An extension of the video works, Lov-Lov’s paintings portray a generic artificial environment that is both fantastical and tranquilizing. Between the strangely scaled architecture and polyhedral trees, solitary figures wander mindlessly as if a gamer’s digital avatar. Offering an alternative landscape to real life, the artworks speak to the evolving trend of technological escapism, where virtual worlds have become not only a temporary getaway, but an immersive oasis that has been embraced as a part of real life.

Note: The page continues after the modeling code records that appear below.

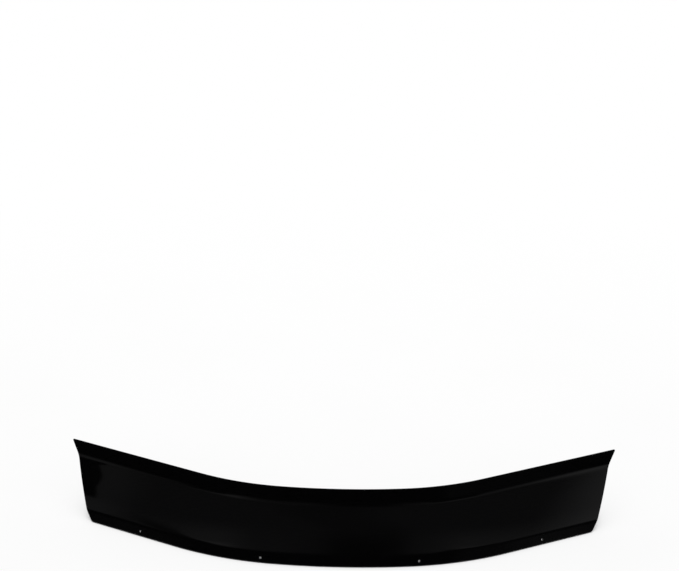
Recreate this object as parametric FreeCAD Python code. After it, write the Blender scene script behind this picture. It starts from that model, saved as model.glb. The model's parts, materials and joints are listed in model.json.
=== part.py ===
# Bug deflector for the front edge of a hood: one formed acrylic sheet, in millimetres.
# In section the sheet rises as a fixing band, bends back into a crowned face and turns up into a lip.
# In plan it is swept: +X is to the right, the front is -Y and +Z is up.
import FreeCAD, Part
import math
import os

from FreeCAD import Vector

# Sheet
sheet = 3.0
edge_rounding = 0.8

# Section, measured along the outer face from the lower edge up; a lean is the angle back from upright
band_height = 16.6
band_lean = 19.0
low_bend_radius = 14.0
face_height = 89.8
face_lean = 50.9
face_crown = 8.1
high_bend_radius = 24.0
lip_height = 21.5
lip_lean = 22.9

# Plan, measured along the outer face's lower edge from the middle to one end
middle_radius = 1100.0
middle_length = 122.0
shoulder_radius = 540.0
shoulder_length = 195.0
wing_length = 187.0

# End cut: its lean away from upright seen from the front, and its turn seen from above
end_rake = 32.7
end_toe = 5.8
low_corner_radius = 10.0
tip_radius = 2.0

# Fixing holes, drilled square to the band
hole_diameter = 4.0
hole_height = 9.0
inner_hole_from_middle = 145.0
outer_hole_from_end = 110.0

# An edge turns more sharply than this where the skin meets the cut rim
sharp_angle = 45.0


def advance(place, angle, length, turn):
    """Follows a run that turns evenly from its place: returns the place and the angle at its end."""
    chord = length
    if turn:
        chord = 2.0 * length / turn * math.sin(turn / 2.0)
    middle_angle = angle + turn / 2.0
    end = (place[0] + chord * math.cos(middle_angle), place[1] + chord * math.sin(middle_angle))
    return end, angle + turn


def section_runs():
    """Length and turn of each run of the outer face, from the lower edge to the top edge."""
    low_turn = math.radians(face_lean - face_crown / 2.0 - band_lean)
    high_turn = math.radians(lip_lean - face_lean - face_crown / 2.0)
    return [
        (band_height, 0.0),
        (low_bend_radius * abs(low_turn), low_turn),
        (face_height, math.radians(face_crown)),
        (high_bend_radius * abs(high_turn), high_turn),
        (lip_height, 0.0),
    ]


def developed_height():
    """Height of the sheet along its outer face, from edge to edge."""
    return sum(length for length, turn in section_runs())


def rounding():
    """Radius of the rounded rim, which the sheet has room for on both sides."""
    return min(edge_rounding, 0.45 * sheet)


def lower_edge_height():
    """Height of the outer face's lower edge when the rounded rim's lowest point is at height 0."""
    lean = math.radians(band_lean)
    radius = rounding()
    return radius + (sheet - radius) * math.sin(lean) - radius * math.cos(lean)


def foot_place():
    """Place (height, depth) of the outer face's lower edge."""
    return (lower_edge_height(), 0.0)


def head_place():
    """Place (height, depth) of the outer face's top edge."""
    place, lean = foot_place(), math.radians(band_lean)
    for length, turn in section_runs():
        place, lean = advance(place, lean, length, turn)
    return place


def skin_point(place, lean, inset):
    """Point in the section plane, the given inset behind a place (height, depth) of the outer face."""
    height = place[0] - inset * math.sin(lean)
    depth = place[1] + inset * math.cos(lean)
    return Vector(0.0, depth, height)


def skin_edges(inset):
    """Section edges of the skin that lies the given inset behind the outer face."""
    place, lean = foot_place(), math.radians(band_lean)
    edges = []
    for length, turn in section_runs():
        half_place, half_lean = advance(place, lean, length / 2.0, turn / 2.0)
        end_place, end_lean = advance(place, lean, length, turn)
        start = skin_point(place, lean, inset)
        end = skin_point(end_place, end_lean, inset)
        if turn:
            edges.append(Part.Arc(start, skin_point(half_place, half_lean, inset), end).toShape())
        else:
            edges.append(Part.LineSegment(start, end).toShape())
        place, lean = end_place, end_lean
    return edges


def section_face():
    """Closed section of the sheet, in the plane X = 0 with its outer lower edge over the origin."""
    outer = skin_edges(0.0)
    inner = skin_edges(sheet)
    foot = Part.LineSegment(inner[0].Vertexes[0].Point, outer[0].Vertexes[0].Point).toShape()
    head = Part.LineSegment(outer[-1].Vertexes[-1].Point, inner[-1].Vertexes[-1].Point).toShape()
    return Part.Face(Part.Wire(outer + [head] + inner[::-1] + [foot]))


def plan_place(distance):
    """Place (x, y) and heading of the outer lower edge, the given distance right of the middle."""
    place, heading = (0.0, 0.0), 0.0
    left = distance
    for length, radius in ((middle_length, middle_radius), (shoulder_length, shoulder_radius)):
        run = min(left, length)
        place, heading = advance(place, heading, run, run / radius)
        left -= run
    return advance(place, heading, left, 0.0)


def placed_section(place, heading):
    """The section face, square to the plan line at a place."""
    face = section_face()
    face.rotate(Vector(0, 0, 0), Vector(0, 0, 1), math.degrees(heading))
    face.translate(Vector(place[0], place[1], 0.0))
    return face


def curved_span(place, heading, length, radius):
    """Stretch of sheet round an upright axis, from a place on the plan line to the right of it."""
    axis = Vector(place[0] - radius * math.sin(heading), place[1] + radius * math.cos(heading), 0.0)
    return placed_section(place, heading).revolve(axis, Vector(0, 0, 1), math.degrees(length / radius))


def straight_span(place, heading, length):
    """Straight stretch of sheet, from a place on the plan line to the right of it."""
    run = Vector(length * math.cos(heading), length * math.sin(heading), 0.0)
    return placed_section(place, heading).extrude(run)


def mirrored(shape):
    """The same shape on the other side of the middle."""
    return shape.mirror(Vector(0, 0, 0), Vector(1, 0, 0))


def untrimmed_sheet():
    """The formed sheet before its ends are cut: the middle, two shoulders and two overlong wings."""
    (middle_x, middle_y), turn = plan_place(middle_length)
    middle = curved_span((-middle_x, middle_y), -turn, 2.0 * middle_length, middle_radius)
    shoulder = curved_span((middle_x, middle_y), turn, shoulder_length, shoulder_radius)
    wing_place, wing_heading = plan_place(middle_length + shoulder_length)
    wing = straight_span(wing_place, wing_heading, wing_length + 2.0 * developed_height())
    return middle.multiFuse([shoulder, wing, mirrored(shoulder), mirrored(wing)])


def end_normal():
    """Outward normal of the right end's cut plane."""
    return Vector(1.0, math.tan(math.radians(end_toe)), -math.tan(math.radians(end_rake))).normalize()


def end_point(place):
    """Point where the right end's cut plane meets the line along the wing at a section place (height, depth)."""
    (x, y), heading = plan_place(middle_length + shoulder_length + wing_length)
    foot = Vector(x, y, lower_edge_height())
    height, depth = place
    point = Vector(x - depth * math.sin(heading), y + depth * math.cos(heading), height)
    along = Vector(math.cos(heading), math.sin(heading), 0.0)
    return point + along * ((foot - point).dot(end_normal()) / along.dot(end_normal()))


def end_waste():
    """Block whose inner side is the right end's cut plane, through the end of the lower edge."""
    reach = 8.0 * developed_height()
    block = Part.makeBox(reach, reach, reach, Vector(-reach / 2.0, -reach / 2.0, 0.0))
    turn = FreeCAD.Rotation(Vector(0, 0, 1), end_normal())
    block.Placement = FreeCAD.Placement(end_point(foot_place()), turn)
    return block


def upward(lean):
    """Direction that climbs the wing's skin where the skin leans back by an angle in degrees."""
    (x, y), heading = plan_place(middle_length + shoulder_length)
    back = math.sin(math.radians(lean))
    return Vector(-back * math.sin(heading), back * math.cos(heading), math.cos(math.radians(lean)))


def corner_waste(corner, edge_normal, radius):
    """Prism that takes a corner of the right wing back to an arc, tangent to an edge's cut face and to the end cut.

    The corner is a point on both cut faces, and the prism runs along the line where they meet.
    """
    normals = [edge_normal, end_normal()]
    through = normals[0].cross(normals[1]).normalize()
    inward = [normals[0].cross(through), through.cross(normals[1])]
    half_angle = inward[0].getAngle(inward[1]) / 2.0
    middle = (inward[0] + inward[1]).normalize()
    touches = [corner + side * (radius / math.tan(half_angle)) for side in inward]
    nearest = corner + middle * (radius / math.sin(half_angle) - radius)
    margin = 2.0 * sheet
    outline = [
        touches[1],
        touches[1] + normals[1] * margin,
        corner - middle * (margin / math.sin(half_angle)),
        touches[0] + normals[0] * margin,
        touches[0],
    ]
    edges = [Part.LineSegment(start, end).toShape() for start, end in zip(outline, outline[1:])]
    edges.append(Part.Arc(touches[0], nearest, touches[1]).toShape())
    reach = 2.0 * (sheet + radius)
    prism = Part.Face(Part.Wire(edges)).extrude(through * 2.0 * reach)
    prism.translate(through * -reach)
    return prism


def waste():
    """All that is trimmed from the right end: beyond the cut plane, below the corner and above the tip."""
    low_corner = corner_waste(end_point(foot_place()), -upward(band_lean), low_corner_radius)
    tip = corner_waste(end_point(head_place()), upward(lip_lean), tip_radius)
    return [end_waste(), low_corner, tip]


def is_sharp(solid, edge):
    """Tells whether the two faces at an edge meet at a sharp angle there."""
    faces = solid.ancestorsOfType(edge, Part.Face)
    if len(faces) != 2:
        return False
    point = edge.valueAt((edge.FirstParameter + edge.LastParameter) / 2.0)
    normals = [face.normalAt(*face.Surface.parameter(point)) for face in faces]
    return math.degrees(normals[0].getAngle(normals[1])) > sharp_angle


def round_rim(solid):
    """Rounds the cut edge over all its length, on the outer side and on the inner side."""
    return solid.makeFillet(rounding(), [edge for edge in solid.Edges if is_sharp(solid, edge)])


def hole_drill(distance):
    """Drill for the hole at a distance right of the middle, square to the band and longer than it is thick."""
    (x, y), heading = plan_place(distance)
    lean = math.radians(band_lean)
    (height, depth), lean = advance(foot_place(), lean, hole_height, 0.0)
    centre = Vector(x - depth * math.sin(heading), y + depth * math.cos(heading), height)
    outward = Vector(
        math.sin(heading) * math.cos(lean),
        -math.cos(heading) * math.cos(lean),
        math.sin(lean),
    )
    start = centre - outward * 2.0 * sheet
    return Part.makeCylinder(hole_diameter / 2.0, 4.0 * sheet, start, outward)


def hole_drills():
    """The four drills: an inner and an outer one on each side of the middle."""
    outer_hole = middle_length + shoulder_length + wing_length - outer_hole_from_end
    right = [hole_drill(inner_hole_from_middle), hole_drill(outer_hole)]
    return right + [mirrored(drill) for drill in right]


def deflector_shield():
    """The whole sheet: formed, trimmed, rounded and drilled, centred over the origin."""
    right_waste = waste()
    trimmed = untrimmed_sheet().cut(right_waste + [mirrored(piece) for piece in right_waste])
    shield = round_rim(trimmed.Solids[0]).cut(hole_drills()).Solids[0]
    box = shield.optimalBoundingBox()
    shield.translate(Vector(0.0, -(box.YMin + box.YMax) / 2.0, 0.0))
    return shield


os.makedirs("parts", exist_ok=True)
deflector_shield().exportStep("parts/deflector_shield.step")
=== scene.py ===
# Hood bug deflector: the looks of one formed acrylic sheet, in metres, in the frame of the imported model.
# +X is to the right, the front is -Y and +Z is up.
import json
import logging
import math
from dataclasses import dataclass, field
from enum import Enum

import bpy
from mathutils import Matrix, Vector


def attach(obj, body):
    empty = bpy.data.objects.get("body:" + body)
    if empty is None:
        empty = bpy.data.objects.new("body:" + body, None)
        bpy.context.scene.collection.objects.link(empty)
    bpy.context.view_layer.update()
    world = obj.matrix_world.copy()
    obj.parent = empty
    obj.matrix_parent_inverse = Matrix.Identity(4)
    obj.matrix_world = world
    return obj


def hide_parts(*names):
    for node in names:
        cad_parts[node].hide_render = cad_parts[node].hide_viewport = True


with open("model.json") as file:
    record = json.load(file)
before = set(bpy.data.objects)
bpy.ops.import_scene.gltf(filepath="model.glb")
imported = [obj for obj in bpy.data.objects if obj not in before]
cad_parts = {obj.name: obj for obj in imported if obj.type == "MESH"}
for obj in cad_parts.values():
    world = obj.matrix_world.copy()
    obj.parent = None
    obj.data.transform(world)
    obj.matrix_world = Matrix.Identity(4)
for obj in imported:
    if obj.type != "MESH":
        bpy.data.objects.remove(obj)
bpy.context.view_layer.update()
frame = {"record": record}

NODE = "deflector_shield"
BODY = "root"

# A half turn below these, in radians, counts as these, so that a straight run divides by no zero. The nodes
# count in single precision.
LEAST_HALF_TURN = 1e-9
LEAST_NODE_HALF_TURN = 1e-5

log = logging.getLogger("deflector")

Pair = tuple[float, float]
Triple = tuple[float, float, float]
Cell = tuple[int, int]
Grid = list[list[Pair]]
Faces = list[tuple[int, ...]]
Socket = bpy.types.NodeSocket
Outputs = bpy.types.NodeOutputs
Tree = bpy.types.NodeTree


def follow(place: Pair, angle: float, length: float, turn: float) -> tuple[Pair, float]:
    """Follow a run that turns evenly from its place.

    Args:
        place: Where the run starts, along and across its first direction.
        angle: Direction at the start, in radians.
        length: Length of the run.
        turn: How far the run turns over its length, in radians.

    Returns:
        The place at its end and the direction there.
    """
    half = max(abs(turn) / 2.0, LEAST_HALF_TURN)
    chord = length * math.sin(half) / half
    middle = angle + turn / 2.0
    end = (place[0] + chord * math.cos(middle), place[1] + chord * math.sin(middle))
    return end, angle + turn


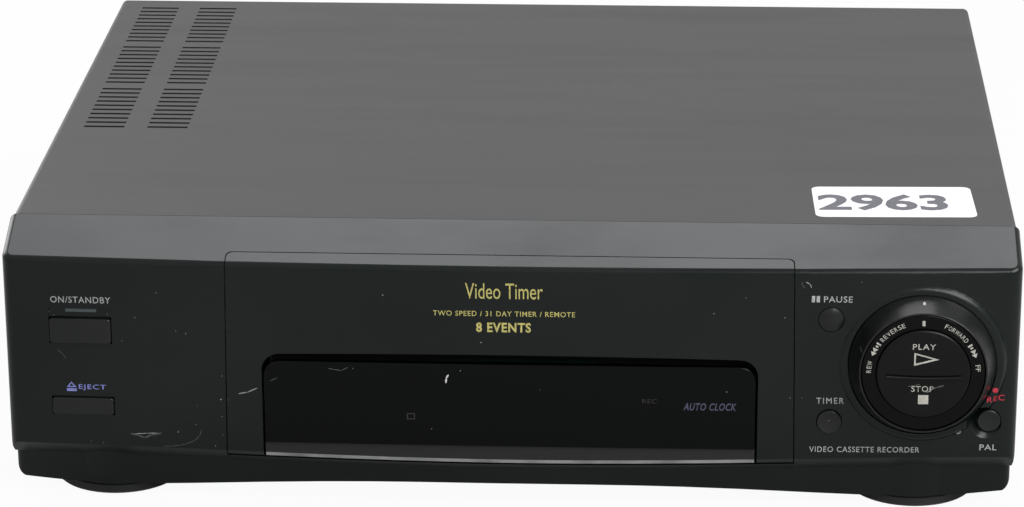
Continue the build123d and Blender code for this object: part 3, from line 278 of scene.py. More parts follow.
looks["coverPaint"] = paintedSteel("coverPaint", dict(
    colour=(0.018, 0.018, 0.0188), dustColour=(0.036, 0.036, 0.036), dust=0.6, roughness=0.42, specular=0.4,
    peel=1500.0, bump=0.16))
looks["screwBlack"] = paintedSteel("screwBlack", dict(
    colour=(0.02, 0.02, 0.02), dustColour=(0.1, 0.1, 0.1), dust=0.5, roughness=0.35, specular=0.5,
    peel=900.0, bump=0.1))


def plainSteel(name, look):
    # rolled sheet: fine lines along the roll and a faint spangle
    material = newSurface(name, look["colour"], look["roughness"], metallic=1.0)
    lines = noiseField(material, 900.0, detail=2.0, stretch=look["roll"])
    spangle = noiseField(material, 160.0, detail=2.0)
    handled = noiseField(material, 14.0, detail=4.0)
    patches = remap(material, spangle, (0.35, 0.65), (0.0, 1.0))
    base = tint(material, patches, look["colour"], look["second"])
    dull = tuple(channel * 0.75 for channel in look["colour"])
    touched = remap(material, handled, (0.5, 0.75), (0.0, 0.6))
    plug(material, tint(material, touched, base, dull), "Base Color")
    spread = 0.07
    dullness = remap(material, lines, (0.3, 0.7), (look["roughness"] - spread, look["roughness"] + spread))
    plug(material, dullness, "Roughness")
    bumpFrom(material, lines, look["bump"], 0.05 * mm)
    return material


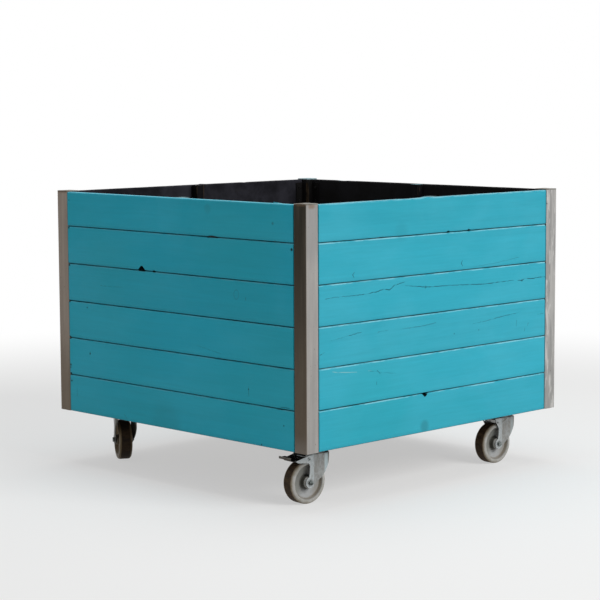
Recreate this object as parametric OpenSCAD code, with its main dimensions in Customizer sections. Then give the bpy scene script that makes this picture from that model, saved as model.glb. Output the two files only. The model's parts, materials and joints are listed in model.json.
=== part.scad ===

From personal devices to entire cityscapes, there is seemingly a simulated reality masked over the life in which we live, a candy-coating that thickens with every digitally enhanced image and curated feed. Yet, when the blue pill promises hope and indulgence, when sweet lies coddle our need for control, and when illusion distracts our fear of the unknown, we will willing accept because why not? Afterall, everything is only unreal until our minds accept that it is not. 

 

However, until the day that humanity forfeits the physical body for psychological pleasure, there will be certain events of monumental scale that will crack the mirage. Lov-Lov’s final artwork in the exhibition is an installation that responds to the consequence of living in a prolonged fantasy. In drastic contrast with the video and canvas artworks, the installation artwork “Everything is Unreal Until It’s Not” (2024),  titled same as the exhibition, is composed of an array of knifes and blades suspendedatop a reflective surface centered in the space. Thorny vines appear to vegetate from the handles, reaching toward the ceiling like a spreading nightmare. As if a scene inspired by classic fairytales, the installation conveys a certain banality in its representation of harm and hostility that speaks to our disbelief in utter disasters. In an existence where idealism is perpetually reaffirmed, traumatic events such as war and widespread disease almost register as fiction in our subconscious minds. As catastrophe occurs, we observe from a distance through filtered information that keep the illusion intact. It is only when adversity lands between our faces and our screens, forcing immediate confrontation, that we finally see and say, “Wow, this is unreal.”